- **What this task involves**
Restate each of the lines given below, word for word.

- **Data section**

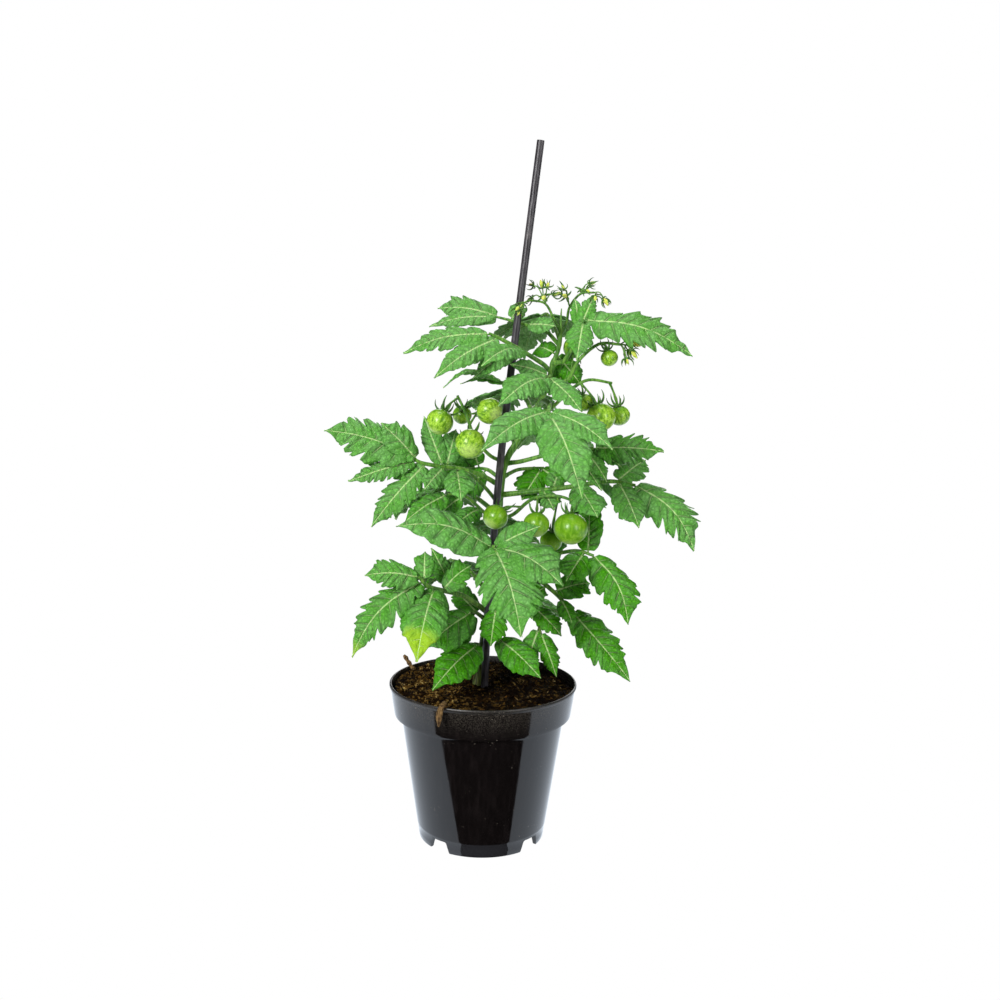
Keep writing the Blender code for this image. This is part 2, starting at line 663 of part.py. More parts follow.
def make_flower_trusses(stalk, collection, cutters):
    for name, (height, points, branches) in FLOWER_TRUSSES.items():
        route = stalk_route(height, points)
        meshes = [tube(name, route, FLOWER_STALK_RADIUS, FLOWER_STALK_RADIUS * 0.8)]
        for branch in branches:
            ends = [Vector(p) for p in branch]
            start = min(route, key=lambda p: (p - ends[0]).length)
            meshes.append(tube(name, smooth_route([start, ends[1]], 2),
                               BUD_STALK_RADIUS, BUD_STALK_RADIUS * 1.6))
        joined(name, meshes, stalk, collection, cutters)


def make_loose_bark(material, collection):
    for name, (points, start_radius, end_radius) in LOOSE_BARK.items():
        route = [Vector(p) for p in points]
        add_object(name, tube(name, route, start_radius, end_radius), material, collection)


def build():
    clear_scene()
    collection = new_collection(NAME)
    cutters = new_collection("cutters")
    black = new_material("pot_black_polypropylene", (0.008, 0.008, 0.009), 0.32)
    earth = new_material("peat", (0.025, 0.014, 0.008), 0.95)
    stick = new_material("stake_dark", (0.03, 0.03, 0.033), 0.5)
    stalk = new_material("stem_green", (0.16, 0.27, 0.05), 0.55)
    leaf = new_material("leaf_green", (0.06, 0.2, 0.04), 0.5)
    fruit = new_material("unripe_tomato", (0.36, 0.55, 0.12), 0.3)
    bark = new_material("bark", (0.2, 0.11, 0.05), 0.85)

    make_pot(black, collection, cutters)
    make_soil(earth, collection, cutters)
    make_stake(stick, collection)
    make_stem(stalk, collection)
    number = 0
    for height, radius, points, leaflets in FRONT_LEAVES:
        number += 1
        make_leaf(f"leaf_{number:02d}", height, radius, points, leaflets, FRONT, leaf, collection, cutters)
    for height, heading, reach, climb in BACK_LEAVES:
        number += 1
        points, leaflets, out = back_leaf(height, heading, reach, climb)
        make_leaf(f"leaf_{number:02d}", height, BACK_STALK_RADIUS, points, leaflets, out,
                  leaf, collection, cutters)
    make_trusses(stalk, fruit, collection, cutters)
    make_flower_trusses(stalk, collection, cutters)
    make_loose_bark(bark, collection)

    for obj in [*collection.objects, *cutters.objects]:
        obj.location += Vector((*POT_AXIS, 0.0)) * MM


build()
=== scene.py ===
# %% [markdown]
# # A young bush tomato in a nursery pot
# The plant stands in a round black pot beside a thin dark stake. Its plain solids are already
# fixed: this lesson gives them their leaves, fruit, bark, peat and plastic. The frame is loaded
# first, because every piece afterwards takes its place from it.

# %% Load the frame
import math

import bpy
import numpy as np
from mathutils import Matrix, Vector, noise


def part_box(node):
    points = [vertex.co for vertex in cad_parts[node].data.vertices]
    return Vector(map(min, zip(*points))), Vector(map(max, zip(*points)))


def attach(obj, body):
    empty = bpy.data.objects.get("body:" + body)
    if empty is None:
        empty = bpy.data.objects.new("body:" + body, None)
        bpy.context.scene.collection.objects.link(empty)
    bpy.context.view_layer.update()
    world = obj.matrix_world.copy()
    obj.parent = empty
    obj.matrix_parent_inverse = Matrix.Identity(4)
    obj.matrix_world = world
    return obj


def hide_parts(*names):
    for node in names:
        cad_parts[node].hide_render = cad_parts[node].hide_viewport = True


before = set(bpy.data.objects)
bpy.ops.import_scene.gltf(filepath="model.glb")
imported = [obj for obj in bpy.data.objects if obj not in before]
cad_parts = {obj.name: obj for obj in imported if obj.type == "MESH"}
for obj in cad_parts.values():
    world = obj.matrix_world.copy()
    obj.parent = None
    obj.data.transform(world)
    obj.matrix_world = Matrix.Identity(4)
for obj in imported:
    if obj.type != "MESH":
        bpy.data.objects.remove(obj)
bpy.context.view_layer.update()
MM = 0.001
pot_low, pot_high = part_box("pot")
POT_FOOT = Vector(((pot_low.x + pot_high.x) / 2, (pot_low.y + pot_high.y) / 2, 0.0))
TO_FRAME = Matrix.Translation(POT_FOOT)      # measures below start from the foot of the pot's axis
print("the frame has", len(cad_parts), "solids, and the pot's axis stands at", POT_FOOT)

# %% [markdown]
# The camera comes next. It looks down on the pot a little, from 80 cm away, and it is rolled by
# less than a degree, as a camera held by hand is.

# %% Camera
PITCH = math.radians(8.5)
ROLL = math.radians(0.86)
EYE = (0.0099, -0.808, 0.3584)      # metres from the pot's foot
LENS, SENSOR = 43.2, 36.0           # mm


def add_camera():
    sideways = Vector((1.0, 0.0, 0.0))
    ahead = Vector((0.0, math.cos(PITCH), -math.sin(PITCH)))
    level_up = Vector((0.0, math.sin(PITCH), math.cos(PITCH)))
    right = sideways * math.cos(ROLL) + level_up * math.sin(ROLL)
    up = level_up * math.cos(ROLL) - sideways * math.sin(ROLL)
    data = bpy.data.cameras.new("camera")
    data.lens = LENS
    data.sensor_width = SENSOR
    camera = bpy.data.objects.new("camera", data)
    turn = Matrix((right, up, -ahead)).transposed().to_4x4()
    camera.matrix_world = TO_FRAME @ Matrix.Translation(EYE) @ turn
    bpy.context.scene.collection.objects.link(camera)
    bpy.context.scene.camera = camera
    return camera


camera = add_camera()
bpy.context.scene.view_settings.view_transform = "Standard"
print("camera at", tuple(round(v, 3) for v in camera.location))

# %% [markdown]
# A few helpers serve every finish. One turns a colour as a painter reads it, an sRGB hex value,
# to the linear numbers that a shader needs. One adds a node of any kind with its settings and
# links, and gives back its output, so that a finish reads as a recipe from pattern to skin.

# %% Helpers for finishes
# a Mix blends two colours, in inputs 6 and 7, and gives them at output 2. A Map Range has soft ends
USUAL = {"Mix": {"data_type": "RGBA"}, "MapRange": {"interpolation_type": "SMOOTHSTEP"}}
USUAL_OUTPUT = {"Mix": 2}


def colour(hex_value):
    """An sRGB hex value as linear red, green, blue and alpha."""
    parts = [int(hex_value[i:i + 2], 16) / 255 for i in (1, 3, 5)]
    linear = [c / 12.92 if c <= 0.04045 else ((c + 0.055) / 1.055) ** 2.4 for c in parts]
    return (*linear, 1.0)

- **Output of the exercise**
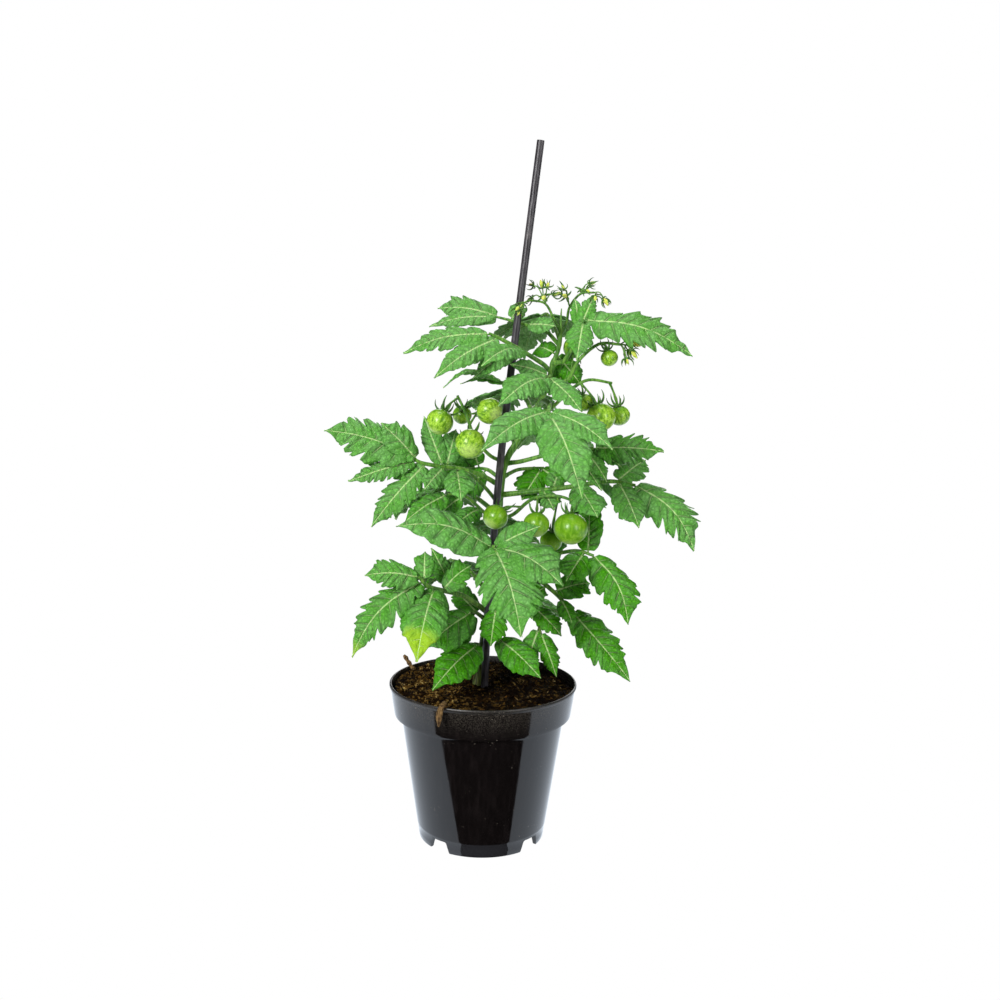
Keep writing the Blender code for this image. This is part 2, starting at line 663 of part.py. More parts follow.
def make_flower_trusses(stalk, collection, cutters):
    for name, (height, points, branches) in FLOWER_TRUSSES.items():
        route = stalk_route(height, points)
        meshes = [tube(name, route, FLOWER_STALK_RADIUS, FLOWER_STALK_RADIUS * 0.8)]
        for branch in branches:
            ends = [Vector(p) for p in branch]
            start = min(route, key=lambda p: (p - ends[0]).length)
            meshes.append(tube(name, smooth_route([start, ends[1]], 2),
                               BUD_STALK_RADIUS, BUD_STALK_RADIUS * 1.6))
        joined(name, meshes, stalk, collection, cutters)


def make_loose_bark(material, collection):
    for name, (points, start_radius, end_radius) in LOOSE_BARK.items():
        route = [Vector(p) for p in points]
        add_object(name, tube(name, route, start_radius, end_radius), material, collection)


def build():
    clear_scene()
    collection = new_collection(NAME)
    cutters = new_collection("cutters")
    black = new_material("pot_black_polypropylene", (0.008, 0.008, 0.009), 0.32)
    earth = new_material("peat", (0.025, 0.014, 0.008), 0.95)
    stick = new_material("stake_dark", (0.03, 0.03, 0.033), 0.5)
    stalk = new_material("stem_green", (0.16, 0.27, 0.05), 0.55)
    leaf = new_material("leaf_green", (0.06, 0.2, 0.04), 0.5)
    fruit = new_material("unripe_tomato", (0.36, 0.55, 0.12), 0.3)
    bark = new_material("bark", (0.2, 0.11, 0.05), 0.85)

    make_pot(black, collection, cutters)
    make_soil(earth, collection, cutters)
    make_stake(stick, collection)
    make_stem(stalk, collection)
    number = 0
    for height, radius, points, leaflets in FRONT_LEAVES:
        number += 1
        make_leaf(f"leaf_{number:02d}", height, radius, points, leaflets, FRONT, leaf, collection, cutters)
    for height, heading, reach, climb in BACK_LEAVES:
        number += 1
        points, leaflets, out = back_leaf(height, heading, reach, climb)
        make_leaf(f"leaf_{number:02d}", height, BACK_STALK_RADIUS, points, leaflets, out,
                  leaf, collection, cutters)
    make_trusses(stalk, fruit, collection, cutters)
    make_flower_trusses(stalk, collection, cutters)
    make_loose_bark(bark, collection)

    for obj in [*collection.objects, *cutters.objects]:
        obj.location += Vector((*POT_AXIS, 0.0)) * MM


build()
=== scene.py ===
# %% [markdown]
# # A young bush tomato in a nursery pot
# The plant stands in a round black pot beside a thin dark stake. Its plain solids are already
# fixed: this lesson gives them their leaves, fruit, bark, peat and plastic. The frame is loaded
# first, because every piece afterwards takes its place from it.

# %% Load the frame
import math

import bpy
import numpy as np
from mathutils import Matrix, Vector, noise


def part_box(node):
    points = [vertex.co for vertex in cad_parts[node].data.vertices]
    return Vector(map(min, zip(*points))), Vector(map(max, zip(*points)))


def attach(obj, body):
    empty = bpy.data.objects.get("body:" + body)
    if empty is None:
        empty = bpy.data.objects.new("body:" + body, None)
        bpy.context.scene.collection.objects.link(empty)
    bpy.context.view_layer.update()
    world = obj.matrix_world.copy()
    obj.parent = empty
    obj.matrix_parent_inverse = Matrix.Identity(4)
    obj.matrix_world = world
    return obj


def hide_parts(*names):
    for node in names:
        cad_parts[node].hide_render = cad_parts[node].hide_viewport = True


before = set(bpy.data.objects)
bpy.ops.import_scene.gltf(filepath="model.glb")
imported = [obj for obj in bpy.data.objects if obj not in before]
cad_parts = {obj.name: obj for obj in imported if obj.type == "MESH"}
for obj in cad_parts.values():
    world = obj.matrix_world.copy()
    obj.parent = None
    obj.data.transform(world)
    obj.matrix_world = Matrix.Identity(4)
for obj in imported:
    if obj.type != "MESH":
        bpy.data.objects.remove(obj)
bpy.context.view_layer.update()
MM = 0.001
pot_low, pot_high = part_box("pot")
POT_FOOT = Vector(((pot_low.x + pot_high.x) / 2, (pot_low.y + pot_high.y) / 2, 0.0))
TO_FRAME = Matrix.Translation(POT_FOOT)      # measures below start from the foot of the pot's axis
print("the frame has", len(cad_parts), "solids, and the pot's axis stands at", POT_FOOT)

# %% [markdown]
# The camera comes next. It looks down on the pot a little, from 80 cm away, and it is rolled by
# less than a degree, as a camera held by hand is.

# %% Camera
PITCH = math.radians(8.5)
ROLL = math.radians(0.86)
EYE = (0.0099, -0.808, 0.3584)      # metres from the pot's foot
LENS, SENSOR = 43.2, 36.0           # mm


def add_camera():
    sideways = Vector((1.0, 0.0, 0.0))
    ahead = Vector((0.0, math.cos(PITCH), -math.sin(PITCH)))
    level_up = Vector((0.0, math.sin(PITCH), math.cos(PITCH)))
    right = sideways * math.cos(ROLL) + level_up * math.sin(ROLL)
    up = level_up * math.cos(ROLL) - sideways * math.sin(ROLL)
    data = bpy.data.cameras.new("camera")
    data.lens = LENS
    data.sensor_width = SENSOR
    camera = bpy.data.objects.new("camera", data)
    turn = Matrix((right, up, -ahead)).transposed().to_4x4()
    camera.matrix_world = TO_FRAME @ Matrix.Translation(EYE) @ turn
    bpy.context.scene.collection.objects.link(camera)
    bpy.context.scene.camera = camera
    return camera


camera = add_camera()
bpy.context.scene.view_settings.view_transform = "Standard"
print("camera at", tuple(round(v, 3) for v in camera.location))

# %% [markdown]
# A few helpers serve every finish. One turns a colour as a painter reads it, an sRGB hex value,
# to the linear numbers that a shader needs. One adds a node of any kind with its settings and
# links, and gives back its output, so that a finish reads as a recipe from pattern to skin.

# %% Helpers for finishes
# a Mix blends two colours, in inputs 6 and 7, and gives them at output 2. A Map Range has soft ends
USUAL = {"Mix": {"data_type": "RGBA"}, "MapRange": {"interpolation_type": "SMOOTHSTEP"}}
USUAL_OUTPUT = {"Mix": 2}


def colour(hex_value):
    """An sRGB hex value as linear red, green, blue and alpha."""
    parts = [int(hex_value[i:i + 2], 16) / 255 for i in (1, 3, 5)]
    linear = [c / 12.92 if c <= 0.04045 else ((c + 0.055) / 1.055) ** 2.4 for c in parts]
    return (*linear, 1.0)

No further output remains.